High Level Use Cases

The different intended use cases of the demand side response system will have some impact on its design. These use cases reflect the business models of the likely route to market for such a system in the UK.

OpenADR already accommodates all of the following use cases so it is largely a question of how the wider PowerShaper system will do so.

1. Behind the meter optimisation

In this scenario a half-hourly tariff schedule is produced daily by the customer’s electricity retailer and obtained by the aggregator. This doesn’t require any relationship with the retailer, only that this data is available in some way.

An example of such a tariff is the Agile tariff from UK supplier Octopus Energy. This provides a dynamic time of use tariff following the wholesale market spot price. Tariff schedules are published by Octopus daily and can be accessed by an API.

However it is obtained, the tariff data is then used to generate an OpenADR demand response event for each user and their assets which is sent to the HEMS for control. The HEMS then attempts to operate the assets in a cost-optimal manner. In the case of an EV, for example, this may result in deferring charging at peak times to cheaper times over night.

The relevant OpenADR ‘program’ (use case) is ‘Critical Peak Pricing’ or ‘Residential EV TOU’ depending on the technical characteristics of the loads (as described in the OpenADR 2.0 Demand Response Program Implementation Guide ).

2. Flexibility Market

In this use case, the aggregator receives requests for activation of flexibility assets under its control from other Market Actors (suppliers/DSO/SO). These requests may or may not be formatted according to the OpenADR specification (indeed they could be compliant with another standard, such as USEF, or a proprietary one). The aggregator estimates how best to utilise its portfolio of assets to maximise income generated and then activates assets accordingly by sending OpenADR events to the HEMS for direct control.

No flexibility markets of this kind currently operate in the UK although a USEF market with these characteristics will be trialled in the FUSION project. The relevant OpenADR ‘program’ (use case) is ‘Capacity Bidding Programs’ or ‘Fast DR Dispatch’ may be relevant depending on the operation of the flexibility market.

3. DSR Direct Load Control

In this use case there is a pre-existing agreement between the aggregator and the DSO for the provision of flexibility. This flexibility comes from a portfolio of domestic assets, which are activated (or deactivated) in response to a predetermined signal.

We envision this signal being transmitted over the internet. For example, in the recent expression of interest by Western Power Distribution, they describe a REST API which the DRMS must implement in order to exchange information with the DSO.

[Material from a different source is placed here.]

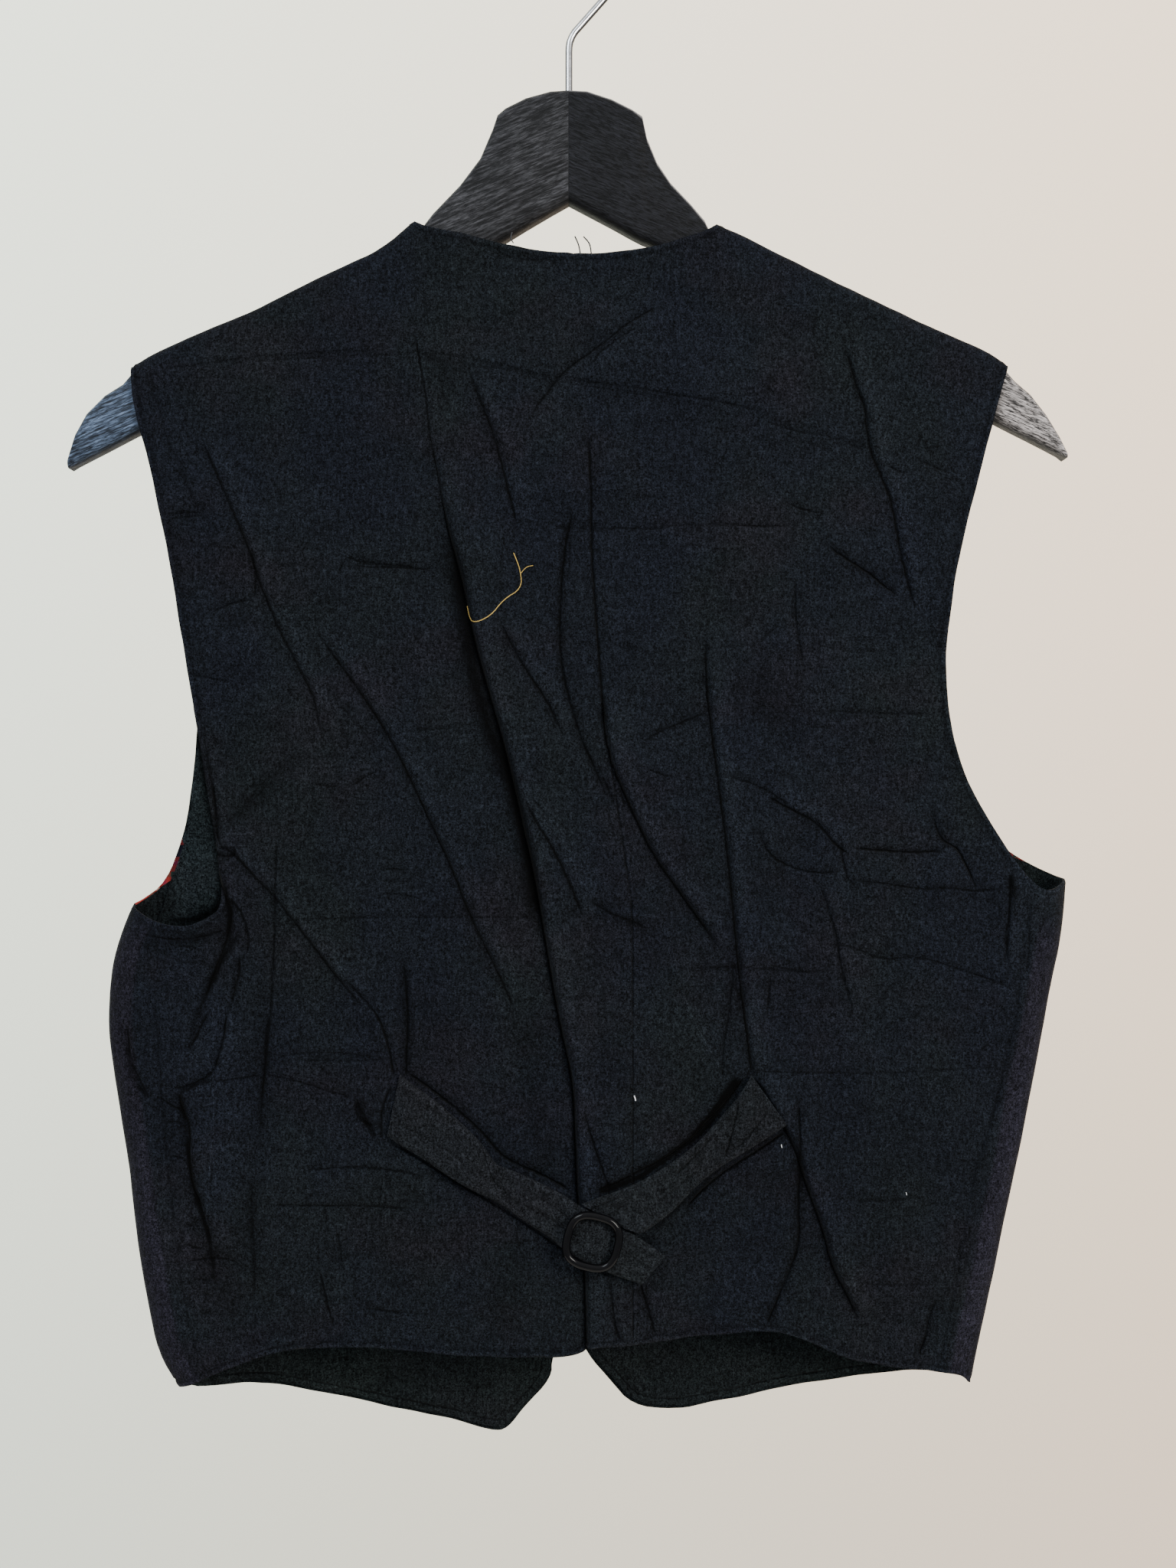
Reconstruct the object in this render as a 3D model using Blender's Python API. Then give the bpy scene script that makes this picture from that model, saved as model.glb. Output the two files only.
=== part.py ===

Ideally DSOs would implement an OpenADR interface but this is not required. On receipt of the signal from the DSO the system identifies the appropriate assets (for example, those located in a specific geographical area) and initiates a demand side response event. This is done according to the control flow described by OpenADR, including the ability of asset owners to override the event (subject to some penalty or non-compensation).

4. Conclusion

In each case, once the event is over a report is generated containing information such as the number of participants, the proportion of assets responding (to all control signals), the estimated flexibility delivered (in kW/kWh). This is combined with data obtained from the smart metering system, such as the difference between measured load and historical average load in order to provide an estimate of the demand side response effect for reporting and auditing.

It is envisaged that in the case where multiple use cases were being pursued one would take priority over another and determine which event is communicated. In the case of (1) and (2), this can be determined by whichever is cost optimal. Use case (3) would likely take priority irregardless due to likely contractual penalties from not participating in an event.

This use cases can accommodate more traditional active network management scenarios and flexible connections as well as supporting more recent local flexibility tenders from e.g. UKPN and ENW. By supporting both forms of direct control as well as more dynamic market-based approaches to procuring flexibility, OpenADR can help DNOs transition to future paradigms for DER control.

The ‘Capacity Bidding’, ‘Thermostat Program’, or ‘Fast DR Dispatch’ may be relevant OpenADR programs depending on how the DSO scheme operates.